>> Begin Dataset section
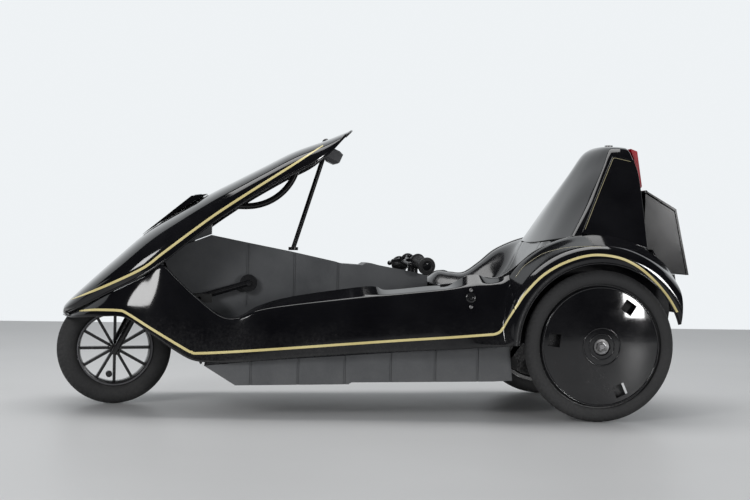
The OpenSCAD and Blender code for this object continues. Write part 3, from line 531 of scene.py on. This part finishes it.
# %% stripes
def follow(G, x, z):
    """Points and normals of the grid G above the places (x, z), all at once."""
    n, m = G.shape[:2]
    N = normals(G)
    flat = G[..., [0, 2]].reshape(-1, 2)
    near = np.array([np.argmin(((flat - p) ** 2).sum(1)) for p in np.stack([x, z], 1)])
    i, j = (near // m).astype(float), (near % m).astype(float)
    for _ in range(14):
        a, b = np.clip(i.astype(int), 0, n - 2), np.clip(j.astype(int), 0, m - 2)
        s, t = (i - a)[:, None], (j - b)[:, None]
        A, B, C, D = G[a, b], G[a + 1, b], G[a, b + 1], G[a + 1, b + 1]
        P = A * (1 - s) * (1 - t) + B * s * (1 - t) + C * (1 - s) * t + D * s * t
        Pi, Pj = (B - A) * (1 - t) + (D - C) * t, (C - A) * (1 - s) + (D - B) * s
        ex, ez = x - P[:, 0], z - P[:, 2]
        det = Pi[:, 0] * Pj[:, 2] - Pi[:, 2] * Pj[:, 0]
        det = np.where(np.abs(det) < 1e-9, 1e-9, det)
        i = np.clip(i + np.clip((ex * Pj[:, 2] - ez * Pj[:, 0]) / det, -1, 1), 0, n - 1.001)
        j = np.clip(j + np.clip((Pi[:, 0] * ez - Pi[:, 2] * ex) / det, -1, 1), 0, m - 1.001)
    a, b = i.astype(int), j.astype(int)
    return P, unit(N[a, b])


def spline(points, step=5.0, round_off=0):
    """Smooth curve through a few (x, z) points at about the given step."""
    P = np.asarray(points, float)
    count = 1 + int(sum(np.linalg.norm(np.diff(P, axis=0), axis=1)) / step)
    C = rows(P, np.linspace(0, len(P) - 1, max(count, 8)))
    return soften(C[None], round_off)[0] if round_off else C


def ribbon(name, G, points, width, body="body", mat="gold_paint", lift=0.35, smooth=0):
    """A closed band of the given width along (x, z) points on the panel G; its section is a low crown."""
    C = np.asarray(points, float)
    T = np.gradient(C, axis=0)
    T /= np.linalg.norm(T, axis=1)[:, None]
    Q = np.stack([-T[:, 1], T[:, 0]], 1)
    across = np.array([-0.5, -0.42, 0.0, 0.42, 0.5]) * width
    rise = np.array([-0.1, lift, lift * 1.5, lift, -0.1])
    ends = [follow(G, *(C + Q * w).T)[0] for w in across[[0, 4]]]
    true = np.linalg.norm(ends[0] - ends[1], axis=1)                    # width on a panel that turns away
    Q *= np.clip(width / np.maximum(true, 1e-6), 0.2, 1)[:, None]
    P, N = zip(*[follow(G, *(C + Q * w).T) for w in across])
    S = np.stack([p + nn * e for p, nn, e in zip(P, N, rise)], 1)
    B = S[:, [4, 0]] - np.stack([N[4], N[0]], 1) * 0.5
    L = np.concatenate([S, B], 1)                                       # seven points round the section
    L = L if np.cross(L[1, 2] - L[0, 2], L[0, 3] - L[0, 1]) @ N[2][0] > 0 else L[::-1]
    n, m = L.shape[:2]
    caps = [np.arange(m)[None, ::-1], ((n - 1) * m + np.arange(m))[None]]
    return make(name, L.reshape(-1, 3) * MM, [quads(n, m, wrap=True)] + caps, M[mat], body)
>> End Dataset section
- Brief
Without changing a word, restate the whole listing.

- Exercise output
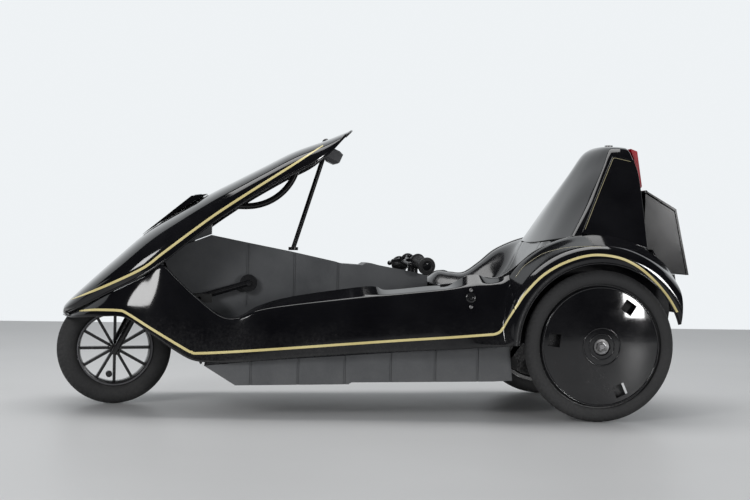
The OpenSCAD and Blender code for this object continues. Write part 3, from line 531 of scene.py on. This part finishes it.
# %% stripes
def follow(G, x, z):
    """Points and normals of the grid G above the places (x, z), all at once."""
    n, m = G.shape[:2]
    N = normals(G)
    flat = G[..., [0, 2]].reshape(-1, 2)
    near = np.array([np.argmin(((flat - p) ** 2).sum(1)) for p in np.stack([x, z], 1)])
    i, j = (near // m).astype(float), (near % m).astype(float)
    for _ in range(14):
        a, b = np.clip(i.astype(int), 0, n - 2), np.clip(j.astype(int), 0, m - 2)
        s, t = (i - a)[:, None], (j - b)[:, None]
        A, B, C, D = G[a, b], G[a + 1, b], G[a, b + 1], G[a + 1, b + 1]
        P = A * (1 - s) * (1 - t) + B * s * (1 - t) + C * (1 - s) * t + D * s * t
        Pi, Pj = (B - A) * (1 - t) + (D - C) * t, (C - A) * (1 - s) + (D - B) * s
        ex, ez = x - P[:, 0], z - P[:, 2]
        det = Pi[:, 0] * Pj[:, 2] - Pi[:, 2] * Pj[:, 0]
        det = np.where(np.abs(det) < 1e-9, 1e-9, det)
        i = np.clip(i + np.clip((ex * Pj[:, 2] - ez * Pj[:, 0]) / det, -1, 1), 0, n - 1.001)
        j = np.clip(j + np.clip((Pi[:, 0] * ez - Pi[:, 2] * ex) / det, -1, 1), 0, m - 1.001)
    a, b = i.astype(int), j.astype(int)
    return P, unit(N[a, b])


def spline(points, step=5.0, round_off=0):
    """Smooth curve through a few (x, z) points at about the given step."""
    P = np.asarray(points, float)
    count = 1 + int(sum(np.linalg.norm(np.diff(P, axis=0), axis=1)) / step)
    C = rows(P, np.linspace(0, len(P) - 1, max(count, 8)))
    return soften(C[None], round_off)[0] if round_off else C


def ribbon(name, G, points, width, body="body", mat="gold_paint", lift=0.35, smooth=0):
    """A closed band of the given width along (x, z) points on the panel G; its section is a low crown."""
    C = np.asarray(points, float)
    T = np.gradient(C, axis=0)
    T /= np.linalg.norm(T, axis=1)[:, None]
    Q = np.stack([-T[:, 1], T[:, 0]], 1)
    across = np.array([-0.5, -0.42, 0.0, 0.42, 0.5]) * width
    rise = np.array([-0.1, lift, lift * 1.5, lift, -0.1])
    ends = [follow(G, *(C + Q * w).T)[0] for w in across[[0, 4]]]
    true = np.linalg.norm(ends[0] - ends[1], axis=1)                    # width on a panel that turns away
    Q *= np.clip(width / np.maximum(true, 1e-6), 0.2, 1)[:, None]
    P, N = zip(*[follow(G, *(C + Q * w).T) for w in across])
    S = np.stack([p + nn * e for p, nn, e in zip(P, N, rise)], 1)
    B = S[:, [4, 0]] - np.stack([N[4], N[0]], 1) * 0.5
    L = np.concatenate([S, B], 1)                                       # seven points round the section
    L = L if np.cross(L[1, 2] - L[0, 2], L[0, 3] - L[0, 1]) @ N[2][0] > 0 else L[::-1]
    n, m = L.shape[:2]
    caps = [np.arange(m)[None, ::-1], ((n - 1) * m + np.arange(m))[None]]
    return make(name, L.reshape(-1, 3) * MM, [quads(n, m, wrap=True)] + caps, M[mat], body)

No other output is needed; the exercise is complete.